## START Data provided

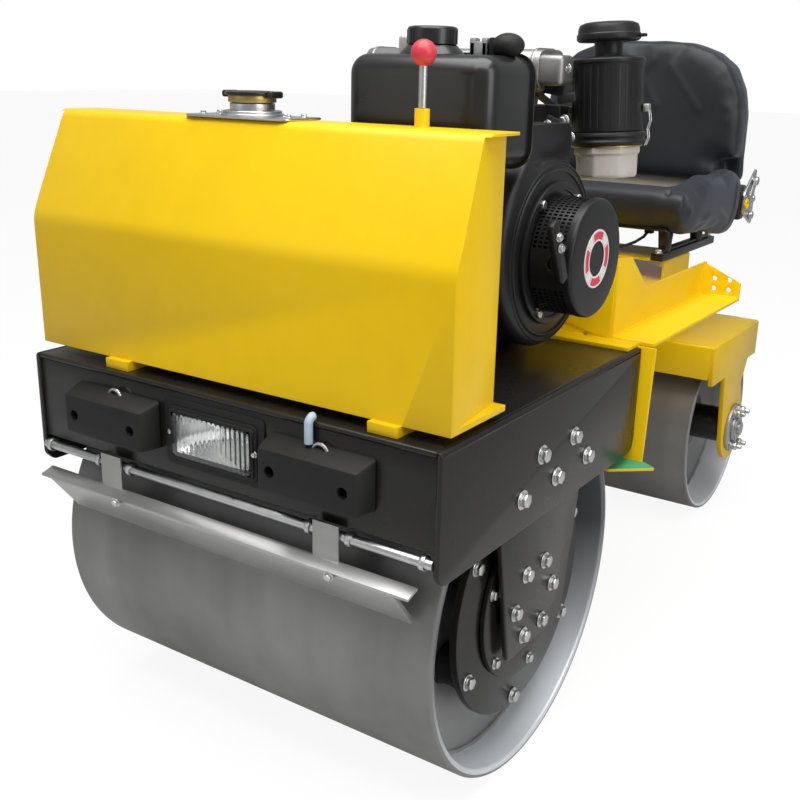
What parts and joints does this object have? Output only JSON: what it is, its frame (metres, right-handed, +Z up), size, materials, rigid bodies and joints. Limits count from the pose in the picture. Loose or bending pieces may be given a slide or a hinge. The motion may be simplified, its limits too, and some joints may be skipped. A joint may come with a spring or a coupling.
{
  "type": "ride-on road roller",
  "caption": "Small ride-on road roller with a wide front drum in a black frame, a narrow steered rear drum, diesel engine, water tank and operator seat.",
  "frame": {"origin": "on the ground, midway along the machine and on its centre plane", "axes": "+Z up; the machine drives towards -Y and +X is its left side"},
  "size_m": [0.827, 1.7174, 1.11],
  "materials": {
    "yellow_paint": "gloss paint",
    "black_paint": "gloss paint",
    "drum_steel": "mill-rolled, satin",
    "zinc": "bright zinc plate",
    "engine_enamel": "semi-gloss enamel",
    "rubber": "matt moulded rubber",
    "seat_vinyl": "soft vinyl",
    "headlight_glass": "clear glass",
    "cream_plastic": "translucent plastic",
    "cast_alloy": "as cast",
    "red_knob": "gloss"
  },
  "bodies": {
    "chassis": {"air_cleaner": "engine_enamel", "fuel_tank": "engine_enamel", "seat_cushion": "seat_vinyl", "recoil_starter": "engine_enamel", "hand_lever": "red_knob", "drain_pipe": "cream_plastic", "steering_column": "black_paint", "seat_frame": "black_paint", "filler_neck": "zinc", "side_rail_left": "yellow_paint", "side_rail_right": "yellow_paint", "filler_cap": "black_paint", "air_cleaner_bowl": "cream_plastic", "ram_barrel": "black_paint", "blower_housing": "engine_enamel", "muffler": "drum_steel", "water_tank": "yellow_paint", "bumper_block_left": "rubber", "bumper_block_right": "rubber", "seat_back": "seat_vinyl", "spine": "yellow_paint", "engine_block": "engine_enamel", "belt_guard": "engine_enamel", "side_plate_left": "black_paint", "side_plate_right": "black_paint", "scraper_rod": "zinc", "cylinder_head": "cast_alloy", "hanger_left": "black_paint", "hanger_right": "black_paint", "rear_leg_left": "yellow_paint", "rear_leg_right": "yellow_paint", "front_scraper": "drum_steel", "seat_base": "yellow_paint", "rear_wall": "yellow_paint", "floor_plate": "yellow_paint", "deck": "black_paint", "front_panel": "black_paint", "rear_panel": "black_paint", "headlight_housing": "black_paint", "headlight_lens": "headlight_glass", "starter_grip": "engine_enamel", "seat_hinge_left": "zinc", "seat_hinge_right": "zinc"},
    "front_roller": {"front_drum": "drum_steel", "front_drum_core": "drum_steel", "front_axle": "black_paint"},
    "rear_yoke": {"yoke_cover": "yellow_paint", "yoke_leg_left": "yellow_paint", "yoke_leg_right": "yellow_paint", "rear_bearing_left": "zinc", "rear_bearing_right": "zinc", "kingpin": "black_paint", "rear_scraper": "drum_steel"},
    "rear_roller": {"rear_drum": "drum_steel", "rear_drum_core": "drum_steel", "rear_axle": "black_paint"},
    "steering_wheel": {"steering_wheel": "rubber"},
    "ram_rod": {"ram_rod": "zinc"}
  },
  "joints": [
    {"name": "front_drum_spin", "type": "hinge", "parent": "chassis", "child": "front_roller", "pos_m": [0, -0.52375, 0.28], "axis": [1, 0, 0], "continuous": true},
    {"name": "rear_yoke_steer", "type": "hinge", "parent": "chassis", "child": "rear_yoke", "pos_m": [0, 0.64625, 0.46], "axis": [0, 0, 1], "range_deg": [-20, 20]},
    {"name": "rear_drum_spin", "type": "hinge", "parent": "rear_yoke", "child": "rear_roller", "pos_m": [0, 0.64625, 0.2125], "axis": [1, 0, 0], "continuous": true},
    {"name": "steering_wheel_turn", "type": "hinge", "parent": "chassis", "child": "steering_wheel", "pos_m": [0, -0.05375, 0.6066], "axis": [0, 0.3069, 0.9518], "range_deg": [-240, 240]},
    {"name": "ram_rod_slide", "type": "slide", "parent": "chassis", "child": "ram_rod", "axis": [0, 1, 0], "range_m": [-0.06, 0.06]}
  ],
  "couplings": [
    {"joint": "steering_wheel_turn", "follows": "rear_yoke_steer", "ratio": -12},
    {"joint": "ram_rod_slide", "follows": "rear_yoke_steer", "m_per_rad": -0.165}
  ]
}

## END Data provided

**Job**
Copy out the full material exactly as it appears.

**Result**
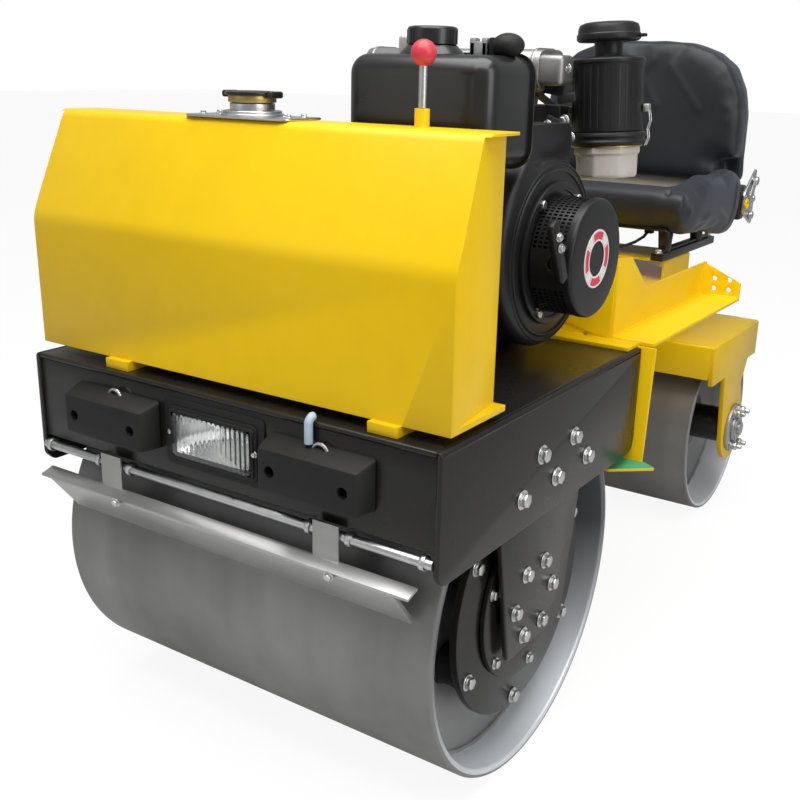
What parts and joints does this object have? Output only JSON: what it is, its frame (metres, right-handed, +Z up), size, materials, rigid bodies and joints. Limits count from the pose in the picture. Loose or bending pieces may be given a slide or a hinge. The motion may be simplified, its limits too, and some joints may be skipped. A joint may come with a spring or a coupling.
{
  "type": "ride-on road roller",
  "caption": "Small ride-on road roller with a wide front drum in a black frame, a narrow steered rear drum, diesel engine, water tank and operator seat.",
  "frame": {"origin": "on the ground, midway along the machine and on its centre plane", "axes": "+Z up; the machine drives towards -Y and +X is its left side"},
  "size_m": [0.827, 1.7174, 1.11],
  "materials": {
    "yellow_paint": "gloss paint",
    "black_paint": "gloss paint",
    "drum_steel": "mill-rolled, satin",
    "zinc": "bright zinc plate",
    "engine_enamel": "semi-gloss enamel",
    "rubber": "matt moulded rubber",
    "seat_vinyl": "soft vinyl",
    "headlight_glass": "clear glass",
    "cream_plastic": "translucent plastic",
    "cast_alloy": "as cast",
    "red_knob": "gloss"
  },
  "bodies": {
    "chassis": {"air_cleaner": "engine_enamel", "fuel_tank": "engine_enamel", "seat_cushion": "seat_vinyl", "recoil_starter": "engine_enamel", "hand_lever": "red_knob", "drain_pipe": "cream_plastic", "steering_column": "black_paint", "seat_frame": "black_paint", "filler_neck": "zinc", "side_rail_left": "yellow_paint", "side_rail_right": "yellow_paint", "filler_cap": "black_paint", "air_cleaner_bowl": "cream_plastic", "ram_barrel": "black_paint", "blower_housing": "engine_enamel", "muffler": "drum_steel", "water_tank": "yellow_paint", "bumper_block_left": "rubber", "bumper_block_right": "rubber", "seat_back": "seat_vinyl", "spine": "yellow_paint", "engine_block": "engine_enamel", "belt_guard": "engine_enamel", "side_plate_left": "black_paint", "side_plate_right": "black_paint", "scraper_rod": "zinc", "cylinder_head": "cast_alloy", "hanger_left": "black_paint", "hanger_right": "black_paint", "rear_leg_left": "yellow_paint", "rear_leg_right": "yellow_paint", "front_scraper": "drum_steel", "seat_base": "yellow_paint", "rear_wall": "yellow_paint", "floor_plate": "yellow_paint", "deck": "black_paint", "front_panel": "black_paint", "rear_panel": "black_paint", "headlight_housing": "black_paint", "headlight_lens": "headlight_glass", "starter_grip": "engine_enamel", "seat_hinge_left": "zinc", "seat_hinge_right": "zinc"},
    "front_roller": {"front_drum": "drum_steel", "front_drum_core": "drum_steel", "front_axle": "black_paint"},
    "rear_yoke": {"yoke_cover": "yellow_paint", "yoke_leg_left": "yellow_paint", "yoke_leg_right": "yellow_paint", "rear_bearing_left": "zinc", "rear_bearing_right": "zinc", "kingpin": "black_paint", "rear_scraper": "drum_steel"},
    "rear_roller": {"rear_drum": "drum_steel", "rear_drum_core": "drum_steel", "rear_axle": "black_paint"},
    "steering_wheel": {"steering_wheel": "rubber"},
    "ram_rod": {"ram_rod": "zinc"}
  },
  "joints": [
    {"name": "front_drum_spin", "type": "hinge", "parent": "chassis", "child": "front_roller", "pos_m": [0, -0.52375, 0.28], "axis": [1, 0, 0], "continuous": true},
    {"name": "rear_yoke_steer", "type": "hinge", "parent": "chassis", "child": "rear_yoke", "pos_m": [0, 0.64625, 0.46], "axis": [0, 0, 1], "range_deg": [-20, 20]},
    {"name": "rear_drum_spin", "type": "hinge", "parent": "rear_yoke", "child": "rear_roller", "pos_m": [0, 0.64625, 0.2125], "axis": [1, 0, 0], "continuous": true},
    {"name": "steering_wheel_turn", "type": "hinge", "parent": "chassis", "child": "steering_wheel", "pos_m": [0, -0.05375, 0.6066], "axis": [0, 0.3069, 0.9518], "range_deg": [-240, 240]},
    {"name": "ram_rod_slide", "type": "slide", "parent": "chassis", "child": "ram_rod", "axis": [0, 1, 0], "range_m": [-0.06, 0.06]}
  ],
  "couplings": [
    {"joint": "steering_wheel_turn", "follows": "rear_yoke_steer", "ratio": -12},
    {"joint": "ram_rod_slide", "follows": "rear_yoke_steer", "m_per_rad": -0.165}
  ]
}